A rischio lo stabilimento di Longarone di Safilo, i sindacati: ritiro ingiustificato
Le organizzazioni sindacali di categoria di Cgil, Cisl e Uil hanno definito oggi la decisione annunciata ieri da Sàfilo di “esplorare soluzioni alternative” per lo stabilimento di Longarone (Belluno) una “scelta ingiustificata, assurda e che risponde alla sola logica del profitto e di spregio assoluto nei confronti delle persone”. Lo si legge in una nota congiunta in cui i sindacati ribadiscono come “le scelte aziendali “non possano ancora una volta ricadere esclusivamente sui lavoratori e sulla comunità salvaguardando soltanto le logiche del profitto aziendale legato alla quotazione in borsa”. Nella sede bellunese oggi operano 472 addetti, dopo una riduzione di 400 unità operata attraverso esodi volontari in base al piano industriale del 2019 concluso lo scorso marzo.
La società
La società dell’occhialeria, che ha sede a Padova, in ottobre aveva chiesto alcune settimane di cassa integrazione fino a Natale e ora, aggiungono i sindacati, viene dimostrato “un atteggiamento di mancanza di rispetto nei confronti delle lavoratrici e dei lavoratori e del territorio poiché nei precedenti incontri proprio l’azienda aveva sempre rassicurato il sindacato sostenendo la tenuta o lo sviluppo di tutti i siti produttivi veneti”. Le organizzazioni chiedono di attivare “fin da subito un percorso che coinvolga le istituzioni venete, l’imprenditoria dell’occhialeria, il Ministero delle Imprese e del Made in Italy e la comunità bellunese per affrontare questa grave situazione”.
I sindacati
“Non è ammissibile che l’amministratore delegato ci comunichi in maniera molto semplice di ‘puntare’ sugli stabilimenti di Santa Maria di Sala, Padova e Bergamo e di dismettere Longarone”. Lo ha detto la segretaria della Cgil di Belluno, Denise Casanova, a proposito del rischio di chiusura della Safilo nella località bellunese, emersa ieri con la comunicazione dei risultati economici del Gruppo dell’occhialeria.”La stessa cosa – ha proseguito Casanova – ce l’aveva già in qualche modo venduta nel 2019, dicendo che con i sacrifici fatti allora Longarone sarebbe stata rilanciata e sarebbe rinata.

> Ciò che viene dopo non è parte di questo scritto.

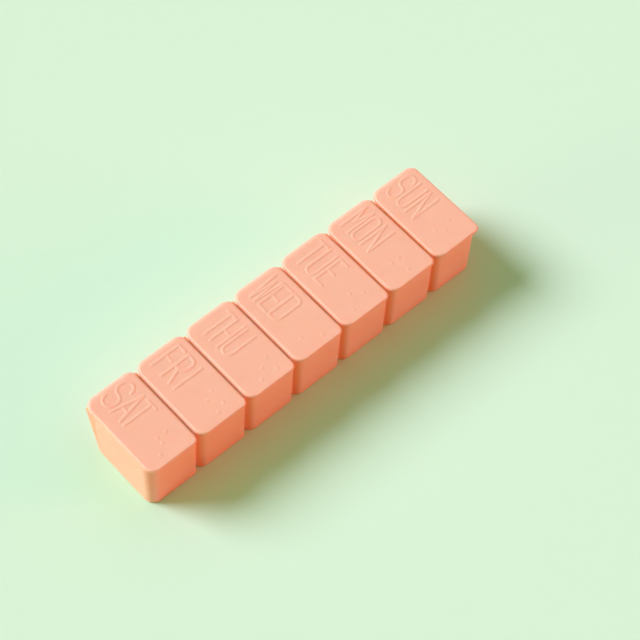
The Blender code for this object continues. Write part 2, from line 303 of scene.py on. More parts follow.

Non è stato così, non è un’azienda credibile. Se vogliono eliminare Longarone cambino nome, risanare le aziende chiudendo tutti i siti produttivi in Italia lo sappiamo fare in tanti. Longarone è stata costruita anche con i soldi del Vajont, e questo non va dimenticato”. Casanova ha auspicato anche un aiuto dalla Regione veneto: “L’unità di crisi della Regione – ha commentato – ha sempre dato un grande contributo nella risoluzione delle vertenze, siamo sicuri che sarà così anche in questo caso, però attenzione a non pensare che basti una riqualificazione dei lavoratori, noi vogliamo che lo stabilimento, il valore industriale di quello stabilimento storico rimanga, e rimanga lì dov’è”.